Well, it’s a sort of martial art that originally came out of slave communities on the east coast of Brazil. They weren’t allowed to practice martial arts, so they used this as a form of physical training and disguised it as a dance. It was also part of a much larger communication system though. Small changes in rhythm, for example, could mean that danger was coming.
**Wow, that’s quite the history.**
Yeah, but of course it’s much different now. Over the last 20 years or so, its popularity has really exploded internationally.
**Has it retained its physical nature? Or is it more of a dance form now?**
I think it’s equal parts dance and martial art. It’s not just about fighting technique; we’re also interested in the beauty and aesthetic of it. But you still try to trip people up.

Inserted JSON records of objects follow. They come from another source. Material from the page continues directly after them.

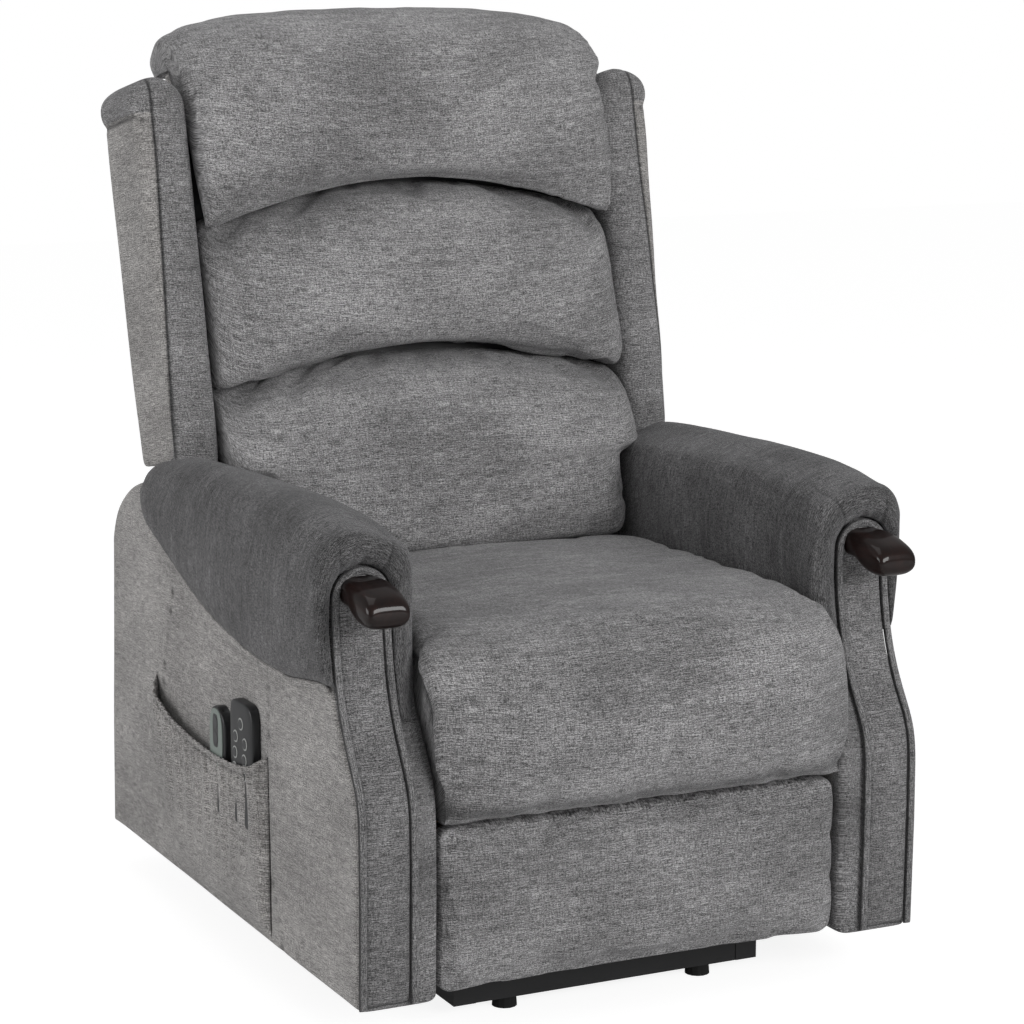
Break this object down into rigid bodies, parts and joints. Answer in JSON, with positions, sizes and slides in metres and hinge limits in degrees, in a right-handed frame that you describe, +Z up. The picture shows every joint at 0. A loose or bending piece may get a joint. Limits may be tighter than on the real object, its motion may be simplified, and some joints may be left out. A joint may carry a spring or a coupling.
{
  "type": "lift recliner chair",
  "caption": "Padded lift recliner armchair with a powered lifting base, reclining pillow back with wings, rising footrest, padded arms with hand knobs and a side pocket of handsets.",
  "frame": {"origin": "on the floor, at the middle of the bounding box's underside", "axes": "+Z up, the sitter faces -Y, X = 0 is the plane of symmetry and +X is the sitter's left"},
  "size_m": [0.76, 0.906, 1.1249],
  "materials": {
    "fabric": "woven chenille, heathered grey",
    "side_fabric": "woven chenille, heathered grey, flat panel",
    "foot_rubber": "moulded black",
    "knob_wood": "dark red mahogany stain, gloss lacquer",
    "deck_wood": "raw board",
    "motor_plastic": "textured black",
    "rod_steel": "ground",
    "key_plastic": "soft grey",
    "handset_plastic": "fine textured black",
    "frame_steel": "black powder coat"
  },
  "bodies": {
    "base": {"base_rail_left": "frame_steel", "base_rail_right": "frame_steel", "base_front_bar": "frame_steel", "base_rear_bar": "frame_steel", "foot_front_left": "foot_rubber", "foot_front_right": "foot_rubber", "foot_rear_left": "foot_rubber", "foot_rear_right": "foot_rubber", "lift_motor": "motor_plastic"},
    "lift_arms": {"lift_arms": "frame_steel"},
    "lift_upper": {"lift_upper_link_left": "frame_steel", "lift_upper_link_right": "frame_steel"},
    "lift_rod": {"lift_rod": "rod_steel"},
    "seat": {"seat_side_plate_left": "frame_steel", "seat_side_plate_right": "frame_steel", "seat_front_rail": "frame_steel", "seat_rear_rail": "frame_steel", "seat_deck": "deck_wood", "seat_cushion": "fabric", "side_panel_left": "side_fabric", "side_panel_right": "side_fabric", "arm_front_left": "fabric", "arm_front_right": "fabric", "arm_pad_left": "fabric", "arm_pad_right": "fabric", "hand_knob_left": "knob_wood", "hand_knob_right": "knob_wood", "side_pocket": "fabric", "recline_motor": "motor_plastic", "footrest_motor": "motor_plastic"},
    "back": {"back_frame": "frame_steel", "back_shell": "side_fabric", "wing_left": "fabric", "wing_right": "fabric", "lumbar_pillow": "fabric", "middle_pillow": "fabric", "head_pillow": "fabric"},
    "recline_rod": {"recline_rod": "rod_steel"},
    "footrest_drive": {"footrest_drive_links": "frame_steel"},
    "footrest_long": {"footrest_long_link_left": "frame_steel", "footrest_long_link_right": "frame_steel"},
    "footrest_upper": {"footrest_upper_link_left": "frame_steel", "footrest_upper_link_right": "frame_steel"},
    "footrest_stay": {"footrest_stay_link_left": "frame_steel", "footrest_stay_link_right": "frame_steel"},
    "footrest_panel": {"footrest_board": "frame_steel", "footrest_pad": "fabric"},
    "footrest_rod": {"footrest_rod": "rod_steel"},
    "lift_handset": {"lift_handset": "handset_plastic"},
    "massage_handset": {"massage_handset": "handset_plastic"},
    "lift_button_up": {"lift_button_up": "key_plastic"},
    "lift_button_down": {"lift_button_down": "key_plastic"},
    "massage_button_power": {"massage_button_power": "key_plastic"},
    "massage_button_mode": {"massage_button_mode": "key_plastic"},
    "massage_button_speed": {"massage_button_speed": "key_plastic"},
    "massage_button_zone_a": {"massage_button_zone_a": "key_plastic"},
    "massage_button_zone_b": {"massage_button_zone_b": "key_plastic"},
    "massage_button_heat": {"massage_button_heat": "key_plastic"},
    "massage_button_timer": {"massage_button_timer": "key_plastic"}
  },
  "joints": [
    {"name": "lift", "type": "hinge", "parent": "base", "child": "lift_arms", "pos_m": [0, -0.2577, 0.0756], "axis": [1, 0, 0], "range_deg": [0, 56.87]},
    {"name": "seat_tilt", "type": "hinge", "parent": "lift_arms", "child": "seat", "pos_m": [0, 0.1437, 0.1616], "axis": [1, 0, 0], "range_deg": [-33, 0]},
    {"name": "lift_upper_turn", "type": "hinge", "parent": "base", "child": "lift_upper", "pos_m": [0, -0.2088, 0.1105], "axis": [1, 0, 0], "range_deg": [0, 51.3]},
    {"name": "lift_rod_slide", "type": "slide", "parent": "base", "child": "lift_rod", "axis": [0, -1, 0], "range_m": [0, 0.1146]},
    {"name": "recline", "type": "hinge", "parent": "seat", "child": "back", "pos_m": [0, 0.226, 0.262], "axis": [-1, 0, 0], "range_deg": [0, 48]},
    {"name": "recline_rod_slide", "type": "slide", "parent": "seat", "child": "recline_rod", "axis": [0, -1, 0], "range_m": [0, 0.0735]},
    {"name": "footrest", "type": "hinge", "parent": "seat", "child": "footrest_drive", "pos_m": [0, -0.2707, 0.2348], "axis": [-1, 0, 0], "range_deg": [0, 96.8]},
    {"name": "footrest_long_turn", "type": "hinge", "parent": "footrest_drive", "child": "footrest_long", "pos_m": [0, -0.1692, 0.1447], "axis": [1, 0, 0], "range_deg": [0, 76.5]},
    {"name": "footrest_panel_turn", "type": "hinge", "parent": "footrest_long", "child": "footrest_panel", "pos_m": [0, -0.342, 0.2309], "axis": [-1, 0, 0], "range_deg": [0, 68.2]},
    {"name": "footrest_upper_turn", "type": "hinge", "parent": "footrest_drive", "child": "footrest_upper", "pos_m": [0, -0.1616, 0.1046], "axis": [1, 0, 0], "range_deg": [0, 75.9]},
    {"name": "footrest_stay_turn", "type": "hinge", "parent": "seat", "child": "footrest_stay", "pos_m": [0, -0.2759, 0.1943], "axis": [-1, 0, 0], "range_deg": [0, 91.8]},
    {"name": "footrest_rod_slide", "type": "slide", "parent": "seat", "child": "footrest_rod", "axis": [0, -1, 0], "range_m": [0, 0.0676]},
    {"name": "lift_handset_out", "type": "slide", "parent": "seat", "child": "lift_handset", "axis": [0, 0, 1], "range_m": [0, 0.066]},
    {"name": "massage_handset_out", "type": "slide", "parent": "seat", "child": "massage_handset", "axis": [0, 0, 1], "range_m": [0, 0.04]},
    {"name": "lift_button_up_press", "type": "slide", "parent": "lift_handset", "child": "lift_button_up", "axis": [1, 0, 0], "range_m": [0, 0.0012], "stiffness_N_per_m": 250},
    {"name": "lift_button_down_press", "type": "slide", "parent": "lift_handset", "child": "lift_button_down", "axis": [1, 0, 0], "range_m": [0, 0.0012], "stiffness_N_per_m": 250},
    {"name": "massage_button_power_press", "type": "slide", "parent": "massage_handset", "child": "massage_button_power", "axis": [1, 0, 0], "range_m": [0, 0.0012], "stiffness_N_per_m": 250},
    {"name": "massage_button_mode_press", "type": "slide", "parent": "massage_handset", "child": "massage_button_mode", "axis": [1, 0, 0], "range_m": [0, 0.0012], "stiffness_N_per_m": 250},
    {"name": "massage_button_speed_press", "type": "slide", "parent": "massage_handset", "child": "massage_button_speed", "axis": [1, 0, 0], "range_m": [0, 0.0012], "stiffness_N_per_m": 250},
    {"name": "massage_button_zone_a_press", "type": "slide", "parent": "massage_handset", "child": "massage_button_zone_a", "axis": [1, 0, 0], "range_m": [0, 0.0012], "stiffness_N_per_m": 250},
    {"name": "massage_button_zone_b_press", "type": "slide", "parent": "massage_handset", "child": "massage_button_zone_b", "axis": [1, 0, 0], "range_m": [0, 0.0012], "stiffness_N_per_m": 250},
    {"name": "massage_button_heat_press", "type": "slide", "parent": "massage_handset", "child": "massage_button_heat", "axis": [1, 0, 0], "range_m": [0, 0.0012], "stiffness_N_per_m": 250},
    {"name": "massage_button_timer_press", "type": "slide", "parent": "massage_handset", "child": "massage_button_timer", "axis": [1, 0, 0], "range_m": [0, 0.0012], "stiffness_N_per_m": 250}
  ],
  "couplings": [
    {"joint": "seat_tilt", "follows": "lift", "ratio": -0.57728},
    {"joint": "lift_upper_turn", "follows": "lift", "ratio": 0.8994},
    {"joint": "lift_rod_slide", "follows": "lift", "m_per_rad": 0.11515},
    {"joint": "recline_rod_slide", "follows": "recline", "m_per_rad": 0.087391},
    {"joint": "footrest_long_turn", "follows": "footrest", "ratio": 0.78822},
    {"joint": "footrest_panel_turn", "follows": "footrest", "ratio": 0.70248},
    {"joint": "footrest_upper_turn", "follows": "footrest", "ratio": 0.78237},
    {"joint": "footrest_stay_turn", "follows": "footrest", "ratio": 0.94584},
    {"joint": "footrest_rod_slide", "follows": "footrest", "m_per_rad": 0.039836}
  ]
}
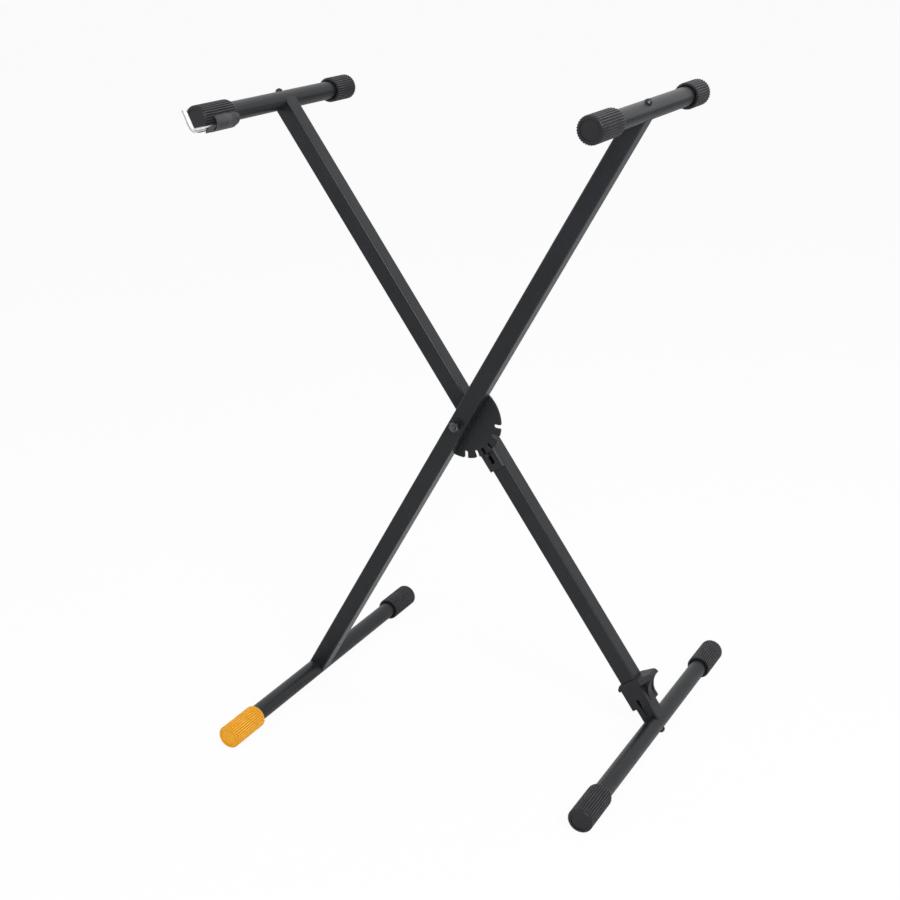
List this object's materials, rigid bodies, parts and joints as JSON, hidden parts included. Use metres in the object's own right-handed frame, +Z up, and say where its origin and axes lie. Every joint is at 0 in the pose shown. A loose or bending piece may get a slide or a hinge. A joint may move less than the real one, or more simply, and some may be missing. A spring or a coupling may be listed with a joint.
{
  "type": "folding keyboard stand",
  "caption": "Folding X-shaped keyboard stand: two crossed square tubes on a pivot with a notched disc and latch, round bars across their ends and ribbed end caps.",
  "frame": {"origin": "on the floor under the middle of the stand, midway between the four foot caps", "axes": "+X to the right across the stand, +Y from the front to the back, +Z up"},
  "size_m": [0.5824, 0.5156, 0.8938],
  "materials": {
    "black_powder_coat": "satin black powder coat on steel tube and plate",
    "blackened_steel": "blackened steel fasteners",
    "black_plastic": "moulded black plastic",
    "black_nylon": "moulded black nylon",
    "yellow_plastic": "moulded amber yellow plastic",
    "zinc_steel": "bright zinc plated steel",
    "spring_steel": "drawn spring steel"
  },
  "bodies": {
    "front_frame": {"front_leg_tube": "black_powder_coat", "top_right_bar": "black_powder_coat", "foot_left_bar": "black_powder_coat", "front_leg_top_plug": "black_nylon", "front_leg_foot_plug": "black_nylon", "top_right_bar_bolt": "blackened_steel", "foot_left_bar_bolt": "blackened_steel", "top_right_front_cap": "black_plastic", "top_right_rear_cap": "black_plastic", "foot_left_rear_cap": "black_plastic", "levelling_snap_ring": "spring_steel", "pivot_bolt": "blackened_steel", "pivot_nut": "blackened_steel", "pivot_nut_washer": "blackened_steel", "pivot_head_washer": "blackened_steel", "pivot_spacer": "black_nylon", "notched_disc": "black_powder_coat", "disc_rivets": "blackened_steel"},
    "rear_frame": {"rear_leg_tube": "black_powder_coat", "top_left_bar": "black_powder_coat", "foot_right_bar": "black_powder_coat", "rear_leg_top_plug": "black_nylon", "rear_leg_foot_plug": "black_nylon", "top_left_bar_bolt": "blackened_steel", "foot_right_bar_bolt": "blackened_steel", "top_left_rear_cap": "black_plastic", "top_left_front_cap": "black_plastic", "foot_right_rear_cap": "black_plastic", "foot_right_front_cap": "black_plastic", "pivot_bush": "black_nylon", "latch_housing": "black_plastic", "latch_housing_rivets": "blackened_steel", "spring_seat": "black_nylon", "latch_spring": "spring_steel"},
    "latch": {"latch_slider": "black_nylon", "latch_pin": "blackened_steel", "pull_rod": "zinc_steel", "rod_end_block": "black_nylon", "trigger": "black_plastic", "trigger_pin": "blackened_steel"},
    "levelling_cap": {"levelling_cap": "yellow_plastic"},
    "stop_pin_guide": {"stop_pin_bush": "black_nylon"},
    "stop_pin": {"stop_pin": "zinc_steel"}
  },
  "joints": [
    {"name": "leg_fold", "type": "hinge", "parent": "front_frame", "child": "rear_frame", "pos_m": [0, 0, 0.44671], "axis": [0, 1, 0], "range_deg": [-53, 60.5]},
    {"name": "latch_slide", "type": "slide", "parent": "rear_frame", "child": "latch", "axis": [-0.5373, 0, 0.8434], "range_m": [0, 0.0105], "stiffness_N_per_m": 400, "springref_m": 0.02},
    {"name": "levelling_turn", "type": "hinge", "parent": "front_frame", "child": "levelling_cap", "pos_m": [-0.27375, -0.22, 0.017], "axis": [0, 1, 0], "continuous": true},
    {"name": "stop_pin_slide", "type": "slide", "parent": "rear_frame", "child": "stop_pin_guide", "axis": [0, 1, 0], "range_m": [-0.0145, 0.012]},
    {"name": "stop_pin_turn", "type": "hinge", "parent": "stop_pin_guide", "child": "stop_pin", "pos_m": [-0.25979, -0.15, 0.8657], "axis": [0, 1, 0], "continuous": true}
  ]
}
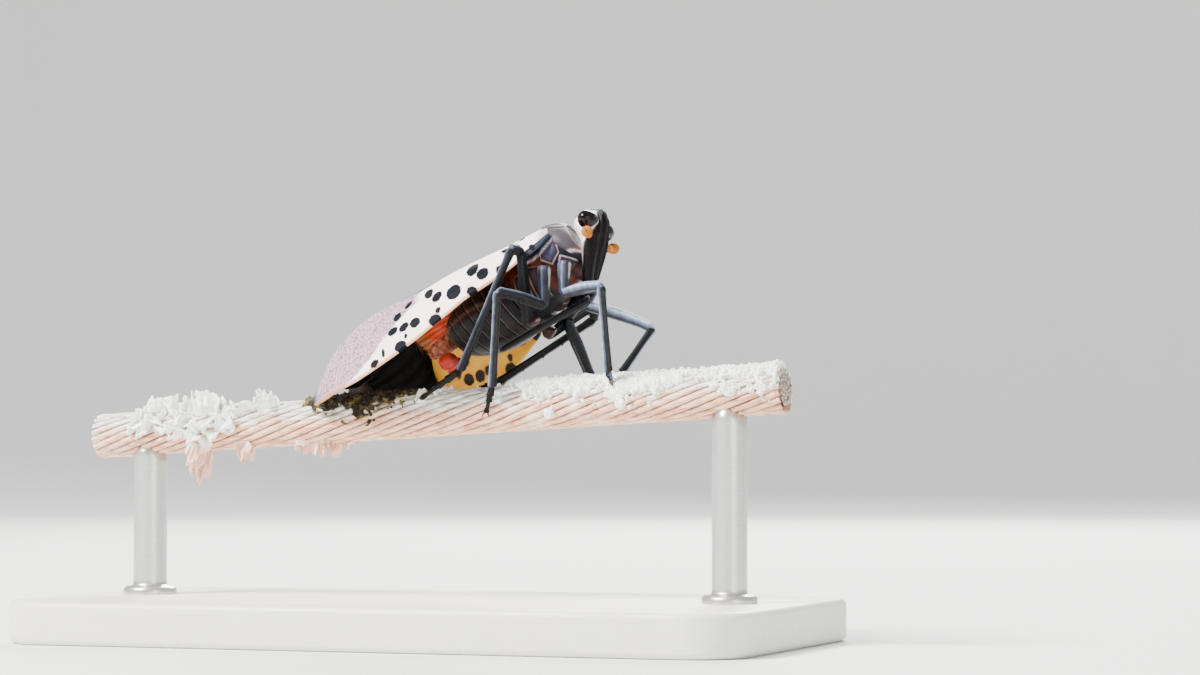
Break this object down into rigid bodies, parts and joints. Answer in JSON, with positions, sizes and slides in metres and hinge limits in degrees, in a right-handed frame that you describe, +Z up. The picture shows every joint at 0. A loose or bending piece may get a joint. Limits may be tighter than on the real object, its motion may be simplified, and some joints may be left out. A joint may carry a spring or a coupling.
{
  "type": "spotted lanternfly on a perch",
  "caption": "Life-size still model of an adult spotted lanternfly gripping a cut length of stranded cable, held up by a flat base with two short rods",
  "frame": {"origin": "middle of the underside of the stand's base", "axes": "+X towards the insect's head along the perch, +Y to the insect's left, +Z up"},
  "size_m": [0.054, 0.028, 0.0299],
  "materials": {
    "horn": "dark blue-black horn of the legs, beak and belly, with a grey-blue sheen",
    "shield": "slate-blue body shields with thin cream edges and rusty membranes",
    "head": "cream cheeks, blue-grey crown and ribbed black-brown face",
    "eye": "glossy dark brown-black",
    "orange": "bright orange with a fine pitted grain",
    "red": "bright red, slightly moist",
    "flesh": "pinkish tan wrinkled skin",
    "forewing": "cream with black spots, netted purple-grey towards the tip",
    "hindwing": "red with black spots at the base and a black tip",
    "cable": "weathered rusty strands with white lichen and brown moss",
    "stand": "plain pale satin display stand"
  },
  "bodies": {
    "root": {"pronotum": "shield", "thorax": "shield", "abdomen": "horn", "scutellum": "shield", "head": "head", "beak": "horn", "eye_left": "eye", "antenna_left": "orange", "eye_right": "eye", "antenna_right": "orange", "tegmen_left": "forewing", "hindwing_left": "hindwing", "tegmen_right": "forewing", "hindwing_right": "hindwing", "anal_tube": "flesh", "valves": "red", "fore_right_coxa": "shield", "fore_right_femur": "horn", "fore_right_tibia": "horn", "fore_right_tarsus": "horn", "fore_left_coxa": "shield", "fore_left_femur": "horn", "fore_left_tibia": "horn", "fore_left_tarsus": "horn", "mid_right_coxa": "shield", "mid_right_femur": "horn", "mid_right_tibia": "horn", "mid_right_tarsus": "horn", "mid_left_coxa": "shield", "mid_left_femur": "horn", "mid_left_tibia": "horn", "mid_left_tarsus": "horn", "hind_right_coxa": "shield", "hind_right_femur": "horn", "hind_right_tibia": "horn", "hind_right_tarsus": "horn", "hind_left_coxa": "shield", "hind_left_femur": "horn", "hind_left_tibia": "horn", "hind_left_tarsus": "horn", "perch_cable": "cable", "stand_base": "stand", "stand_rod_front": "stand", "stand_rod_back": "stand"}
  },
  "joints": []
}
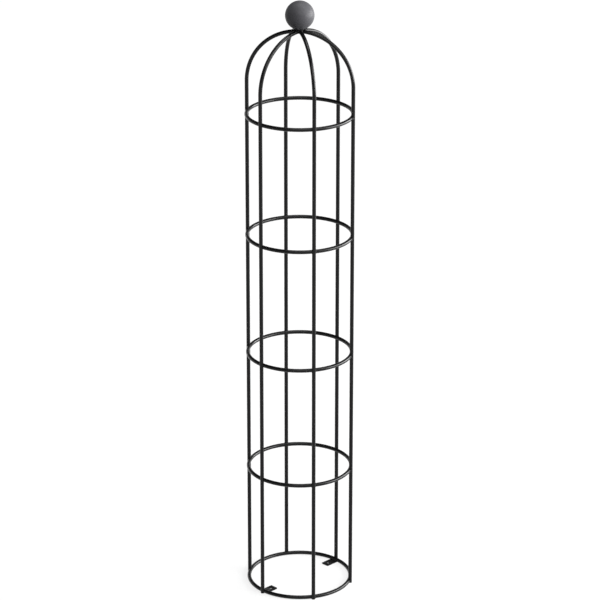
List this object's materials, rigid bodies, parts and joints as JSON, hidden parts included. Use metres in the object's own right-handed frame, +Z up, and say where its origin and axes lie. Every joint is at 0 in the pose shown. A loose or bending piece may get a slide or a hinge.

**Trip people up? Physically or just to break their flow?**
A bit of both–it’s a game. You imply a kick to the face, but you don’t actually follow through. And then they have to respond. It goes back and forth. It’s not a game with clear winners and losers, but it’s obvious who’s better than who. You don’t have to say who won, but everyone knows.
**And how does everyone know you?**
Well, they actually call me *Trombada*. Everyone gets a Brazilian nickname when they start. But in terms of my style, I like to keep it loose and easy.
**Is that what *Trombada* means?**
Haha, no, it means “car crash”. But that’s nothing to do with how I play Capoeira–it’s because I make seat belts and air bags for a living.